Sometimes things happen at work that make me lose my mind. I'm talking a fantasy spiral into quitting on the spot even if it means Husband chops me up and wedges pieces of me between the fish sticks and the Popsicles. It'd be worth it.

I'm trying very hard to recall my Eckhart Tolle zen-like state of beingness where I release my ego and let other's nonsense pass through me as if I were a sheet of glass. Sadly, it's not working because when I close my eyes and envision myself as the sheet of glass I suddenly transform into a weapon that starts slashing throats. Before I know it I'm covered in blood, surrounded by a mountain of dead bodies, and laughing maniacally. Ha ha ha ha ha ha ha!!!!

In practice I'm not a violent person, I don't even spank my kids (though I realllly want to sometimes), but during these internal fits of rage I'm a mass murderer. I leap on people as if I were a Kung Fu master, crack their head open, then scoop out their brain to use as a dish rag. Is that weird? Frankly, I think it helps me behave civilly when I really want to go wild ass animal on someone.

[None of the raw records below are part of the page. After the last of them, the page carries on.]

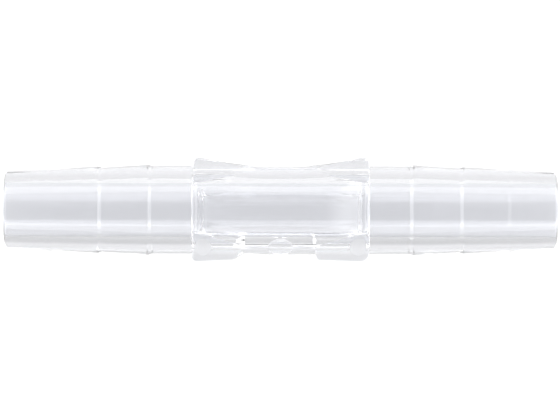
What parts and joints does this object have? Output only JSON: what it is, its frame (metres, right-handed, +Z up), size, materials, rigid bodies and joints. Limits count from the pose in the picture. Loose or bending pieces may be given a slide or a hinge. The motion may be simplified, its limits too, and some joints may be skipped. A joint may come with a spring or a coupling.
{
  "type": "tube connector",
  "caption": "Straight connector for soft hose in clear plastic: a barbed spigot at each end, a waisted finger grip between them and a bore right through.",
  "frame": {"origin": "middle of the connector, on the bore's axis", "axes": "+X along the bore; +Y toward the side of the grip that is waisted, away from the two blocks; +Z up, away from the flat of the grip that the connector lies on"},
  "size_m": [0.07, 0.0131, 0.0124],
  "materials": {
    "clear_plastic": "clear, colourless and polished, as it left the mould"
  },
  "bodies": {
    "root": {"tube_connector": "clear_plastic"}
  },
  "joints": []
}
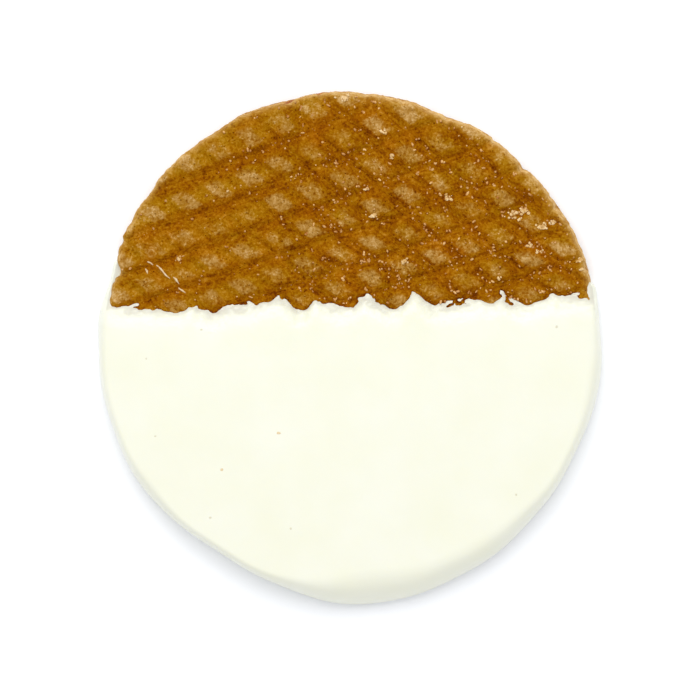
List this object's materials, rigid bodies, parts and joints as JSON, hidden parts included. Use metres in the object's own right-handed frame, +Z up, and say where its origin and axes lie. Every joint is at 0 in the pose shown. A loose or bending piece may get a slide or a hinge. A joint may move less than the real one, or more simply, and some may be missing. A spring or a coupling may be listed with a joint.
{
  "type": "stroopwafel",
  "caption": "Round biscuit of two grid-pressed wafers with a caramel syrup layer, its lower part dipped in white chocolate that ran out into a soft foot.",
  "frame": {"origin": "on the surface the biscuit lies on, under the middle of its outline", "axes": "+Z is up through the thickness; +Y points away from the dipped end, to the bare wafer; +X is to the right when the dipped end points to the viewer"},
  "size_m": [0.1012, 0.1032, 0.0094],
  "materials": {
    "wafer": "baked golden brown, matte",
    "syrup": "sticky amber caramel",
    "white_chocolate": "smooth ivory, soft gloss"
  },
  "bodies": {
    "root": {"wafer_lower": "wafer", "syrup": "syrup", "wafer_upper": "wafer", "white_chocolate": "white_chocolate"}
  },
  "joints": []
}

It's a good thing I work in a law firm where we don't have many weapons handy like axes (fantasy favorite), butcher knives, crow bars, acid, bamboo spears, tasers, or the such. Though we do have plastic knives, staplers, a glue gun, paper clips, letter openers, printer ink,, luke warm coffee, and a mail cart ( I might could run someone over)....so maybe it's not so safe. Maybe I should discuss this with my therapist....or maybe people should stop being retarded.

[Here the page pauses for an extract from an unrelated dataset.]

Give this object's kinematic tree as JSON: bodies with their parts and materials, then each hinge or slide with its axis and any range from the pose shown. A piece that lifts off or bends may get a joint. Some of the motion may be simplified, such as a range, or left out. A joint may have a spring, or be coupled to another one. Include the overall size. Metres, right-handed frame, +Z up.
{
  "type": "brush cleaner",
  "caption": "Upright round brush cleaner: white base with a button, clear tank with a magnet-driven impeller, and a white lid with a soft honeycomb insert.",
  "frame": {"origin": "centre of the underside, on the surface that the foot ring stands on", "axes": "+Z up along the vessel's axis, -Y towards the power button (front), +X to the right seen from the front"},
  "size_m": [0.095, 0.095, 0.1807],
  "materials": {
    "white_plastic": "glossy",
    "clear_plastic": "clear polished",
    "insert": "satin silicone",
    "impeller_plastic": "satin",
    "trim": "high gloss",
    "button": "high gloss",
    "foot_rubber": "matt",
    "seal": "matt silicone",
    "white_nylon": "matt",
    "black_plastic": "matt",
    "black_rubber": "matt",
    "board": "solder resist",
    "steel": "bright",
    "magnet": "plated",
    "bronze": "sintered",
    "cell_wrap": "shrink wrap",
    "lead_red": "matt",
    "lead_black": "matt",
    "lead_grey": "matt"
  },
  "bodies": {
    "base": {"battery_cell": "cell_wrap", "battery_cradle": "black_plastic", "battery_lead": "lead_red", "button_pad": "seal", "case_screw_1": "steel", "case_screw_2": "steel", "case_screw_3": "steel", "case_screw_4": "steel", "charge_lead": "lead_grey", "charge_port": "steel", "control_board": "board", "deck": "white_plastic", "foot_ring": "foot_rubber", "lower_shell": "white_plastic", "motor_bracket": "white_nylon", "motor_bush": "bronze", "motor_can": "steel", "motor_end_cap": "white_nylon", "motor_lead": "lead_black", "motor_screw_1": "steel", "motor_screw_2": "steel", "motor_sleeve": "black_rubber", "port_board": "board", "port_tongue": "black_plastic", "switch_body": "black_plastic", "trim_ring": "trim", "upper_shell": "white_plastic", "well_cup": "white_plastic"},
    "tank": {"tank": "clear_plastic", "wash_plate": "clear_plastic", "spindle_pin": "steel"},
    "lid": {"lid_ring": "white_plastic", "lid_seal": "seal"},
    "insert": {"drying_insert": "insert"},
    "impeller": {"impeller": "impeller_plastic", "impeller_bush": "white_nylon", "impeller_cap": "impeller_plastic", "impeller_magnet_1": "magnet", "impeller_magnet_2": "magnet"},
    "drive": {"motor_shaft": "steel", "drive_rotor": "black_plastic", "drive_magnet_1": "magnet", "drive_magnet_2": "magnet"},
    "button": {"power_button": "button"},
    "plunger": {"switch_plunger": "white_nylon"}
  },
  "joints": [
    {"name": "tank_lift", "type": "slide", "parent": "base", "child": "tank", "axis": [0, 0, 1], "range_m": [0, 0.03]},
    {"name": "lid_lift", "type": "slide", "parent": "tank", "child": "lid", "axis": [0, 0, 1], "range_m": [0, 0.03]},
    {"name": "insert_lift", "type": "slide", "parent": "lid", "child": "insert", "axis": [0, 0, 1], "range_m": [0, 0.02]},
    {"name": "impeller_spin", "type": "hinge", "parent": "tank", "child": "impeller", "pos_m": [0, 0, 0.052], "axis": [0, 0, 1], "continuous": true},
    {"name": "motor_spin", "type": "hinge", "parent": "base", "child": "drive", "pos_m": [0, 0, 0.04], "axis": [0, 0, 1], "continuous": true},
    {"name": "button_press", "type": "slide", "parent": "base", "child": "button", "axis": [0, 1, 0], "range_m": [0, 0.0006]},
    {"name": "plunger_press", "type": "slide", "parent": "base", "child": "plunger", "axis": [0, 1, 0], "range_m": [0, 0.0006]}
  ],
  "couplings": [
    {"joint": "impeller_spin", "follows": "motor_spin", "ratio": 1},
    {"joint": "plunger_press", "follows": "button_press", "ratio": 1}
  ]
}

I think blood is really slimming on me.

6 comments:

Anonymous said...

1. Yes, please get people to stop being retarded. I nominate you to be in charge of that job. I'll even make you a cake when you eradicate or cure the retardedness.
2. Remember that in your current willowy wispy state you might not have the strength you might once have had...just something to think about before you start wielding an ax (you might be easy to tackle).
3. Nevertheless, I have kind of a sharp letter opener in my top desk drawer if you need it. I also have an "office yoga" book on my credenza should you choose that path instead. Sorry I'm in Lampasas or I'd bring you my emergency bottle of Grey Goose!

Bobono said...

Try my mantra for a day:

It is illegal and immoral to stab someone in the face because they are stupid or mean!!!

Good luck :)

Claudia said...

Ha ha ha. You speak my language Jurl. Fantasy murder is the best. =) I'm too much of a people pleaser to actually do any of the things I dream about doing to our office idiot, but it helps for my imagination to do a little hacking and maiming. Let us know what the therapist says about this fantasy. For my sake, I hope she says it's healthy.

Anonymous said...

Hmmmmm. Perhaps nancy's friend should increase dosage on a little happy pill action.

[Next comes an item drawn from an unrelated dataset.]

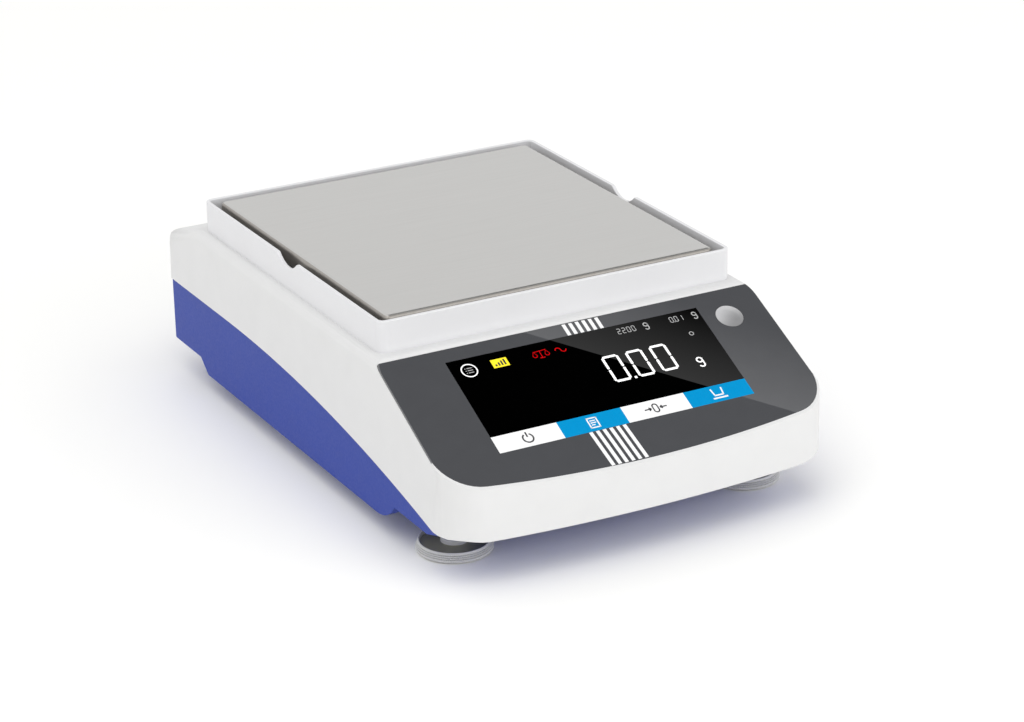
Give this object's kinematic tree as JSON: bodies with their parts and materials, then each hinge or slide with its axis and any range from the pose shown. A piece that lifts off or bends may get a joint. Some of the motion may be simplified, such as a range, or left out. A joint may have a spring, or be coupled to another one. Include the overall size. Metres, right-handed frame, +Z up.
{
  "type": "precision balance",
  "caption": "Laboratory precision balance: sloping touch display, square steel pan in a low draft ring, force compensation weigh cell and adjustable screw feet.",
  "frame": {"origin": "middle of the footprint at table level", "axes": "+X to the user's right, +Y from the display to the sockets, +Z up"},
  "size_m": [0.2088, 0.328, 0.104],
  "materials": {
    "shell_white": "fine matt moulding",
    "base_blue": "fine matt moulding",
    "panel_film": "satin film",
    "display_glass": "glossy black with lit digits",
    "module_grey": "plain",
    "board_green": "solder mask",
    "chip_black": "moulded packages",
    "screw_steel": "zinc plated",
    "level_cup": "turned",
    "level_lens": "clear silvery lens",
    "socket_black": "moulded",
    "socket_metal": "nickel plated",
    "collar_rubber": "soft",
    "insert_brass": "turned",
    "cell_aluminium": "machined",
    "sensor_black": "moulded",
    "magnet_iron": "nickel plated iron",
    "guide_steel": "spring steel",
    "former_plastic": "moulded",
    "coil_copper": "enamelled copper wire",
    "pan_steel": "stainless steel brushed across the pan",
    "buffer_rubber": "soft",
    "ring_white": "white paint",
    "foot_grey": "light grey with a knurled rim",
    "pad_rubber": "soft"
  },
  "bodies": {
    "housing": {"top_housing": "shell_white", "bottom_housing": "base_blue", "control_panel": "panel_film", "display_window": "display_glass", "display_module": "module_grey", "display_board": "board_green", "display_screws": "screw_steel", "level_vial": "level_cup", "level_lens": "level_lens", "main_board": "board_green", "board_parts": "chip_black", "board_screws": "screw_steel", "power_inlet": "socket_black", "serial_socket": "socket_metal", "dust_collar": "collar_rubber", "housing_screws": "screw_steel", "foot_inserts": "insert_brass", "cell_base": "cell_aluminium", "cell_screws": "screw_steel", "stop_screws": "screw_steel", "position_sensor": "sensor_black", "magnet_pot": "magnet_iron", "magnet": "magnet_iron", "pole_cap": "magnet_iron", "lever_pivot": "screw_steel"},
    "shield": {"draft_shield": "ring_white"},
    "hanger": {"load_hanger": "cell_aluminium", "coupling_band": "guide_steel", "pan_carrier": "cell_aluminium", "carrier_screw": "screw_steel", "pan_buffers": "buffer_rubber"},
    "pan": {"weighing_pan": "pan_steel"},
    "upper_guide": {"upper_guide": "guide_steel"},
    "lower_guide": {"lower_guide": "guide_steel"},
    "lever": {"lever": "cell_aluminium", "coil_former": "former_plastic", "coil": "coil_copper"},
    "pad_front_left": {"foot_pad_front_left": "pad_rubber"},
    "screw_front_left": {"foot_screw_front_left": "foot_grey"},
    "pad_front_right": {"foot_pad_front_right": "pad_rubber"},
    "screw_front_right": {"foot_screw_front_right": "foot_grey"},
    "pad_rear_left": {"foot_pad_rear_left": "pad_rubber"},
    "screw_rear_left": {"foot_screw_rear_left": "foot_grey"},
    "pad_rear_right": {"foot_pad_rear_right": "pad_rubber"},
    "screw_rear_right": {"foot_screw_rear_right": "foot_grey"}
  },
  "joints": [
    {"name": "shield_lift", "type": "slide", "parent": "housing", "child": "shield", "axis": [0, 0, 1], "range_m": [0, 0.05]},
    {"name": "pan_load", "type": "slide", "parent": "housing", "child": "hanger", "axis": [0, 0, -1], "range_m": [0, 0.0002], "stiffness_N_per_m": 60000, "springref_m": -0.00016},
    {"name": "pan_lift", "type": "slide", "parent": "hanger", "child": "pan", "axis": [0, 0, 1], "range_m": [0, 0.06]},
    {"name": "upper_guide_swing", "type": "hinge", "parent": "housing", "child": "upper_guide", "pos_m": [0, -0.0257, 0.0758], "axis": [-1, 0, 0], "range_deg": [-0.05, 0.35]},
    {"name": "lower_guide_swing", "type": "hinge", "parent": "housing", "child": "lower_guide", "pos_m": [0, -0.0257, 0.0338], "axis": [-1, 0, 0], "range_deg": [-0.05, 0.35]},
    {"name": "lever_swing", "type": "hinge", "parent": "housing", "child": "lever", "pos_m": [0, 0.0006, 0.0518], "axis": [-1, 0, 0], "range_deg": [-0.05, 1.05]},
    {"name": "foot_height_front_left", "type": "slide", "parent": "housing", "child": "pad_front_left", "axis": [0, 0, -1], "range_m": [-0.01001, 0.00501]},
    {"name": "foot_turn_front_left", "type": "hinge", "parent": "pad_front_left", "child": "screw_front_left", "pos_m": [-0.08, -0.114, 0.004], "axis": [0, 0, -1], "range_deg": [-2880, 1440]},
    {"name": "foot_height_front_right", "type": "slide", "parent": "housing", "child": "pad_front_right", "axis": [0, 0, -1], "range_m": [-0.01001, 0.00501]},
    {"name": "foot_turn_front_right", "type": "hinge", "parent": "pad_front_right", "child": "screw_front_right", "pos_m": [0.08, -0.114, 0.004], "axis": [0, 0, -1], "range_deg": [-2880, 1440]},
    {"name": "foot_height_rear_left", "type": "slide", "parent": "housing", "child": "pad_rear_left", "axis": [0, 0, -1], "range_m": [-0.00626, 0.00501]},
    {"name": "foot_turn_rear_left", "type": "hinge", "parent": "pad_rear_left", "child": "screw_rear_left", "pos_m": [-0.068, 0.142, 0.004], "axis": [0, 0, -1], "range_deg": [-1800, 1440]},
    {"name": "foot_height_rear_right", "type": "slide", "parent": "housing", "child": "pad_rear_right", "axis": [0, 0, -1], "range_m": [-0.00626, 0.00501]},
    {"name": "foot_turn_rear_right", "type": "hinge", "parent": "pad_rear_right", "child": "screw_rear_right", "pos_m": [0.068, 0.142, 0.004], "axis": [0, 0, -1], "range_deg": [-1800, 1440]}
  ],
  "couplings": [
    {"joint": "upper_guide_swing", "follows": "pan_load", "rad_per_m": 23.81},
    {"joint": "lower_guide_swing", "follows": "pan_load", "rad_per_m": 23.81},
    {"joint": "lever_swing", "follows": "pan_load", "rad_per_m": 83.333},
    {"joint": "foot_height_front_left", "follows": "foot_turn_front_left", "m_per_rad": 0.00019894},
    {"joint": "foot_height_front_right", "follows": "foot_turn_front_right", "m_per_rad": 0.00019894},
    {"joint": "foot_height_rear_left", "follows": "foot_turn_rear_left", "m_per_rad": 0.00019894},
    {"joint": "foot_height_rear_right", "follows": "foot_turn_rear_right", "m_per_rad": 0.00019894}
  ]
}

Misti D. Mosteller said...

Jenny- I know you feel my pain.

Bobono- excellent mantra.

Claudia- let's just assume it's a healthy coping mechanism. I don't want to be institutionalized.

aae- the meds are doing their job b/c I only had one or two murder fantasies....that's improvement.

Kiki said...

Jurl, People should stop being retarded. And some people should be fired. But that won't happen. I kow where there is some vino in the office in case of emergency.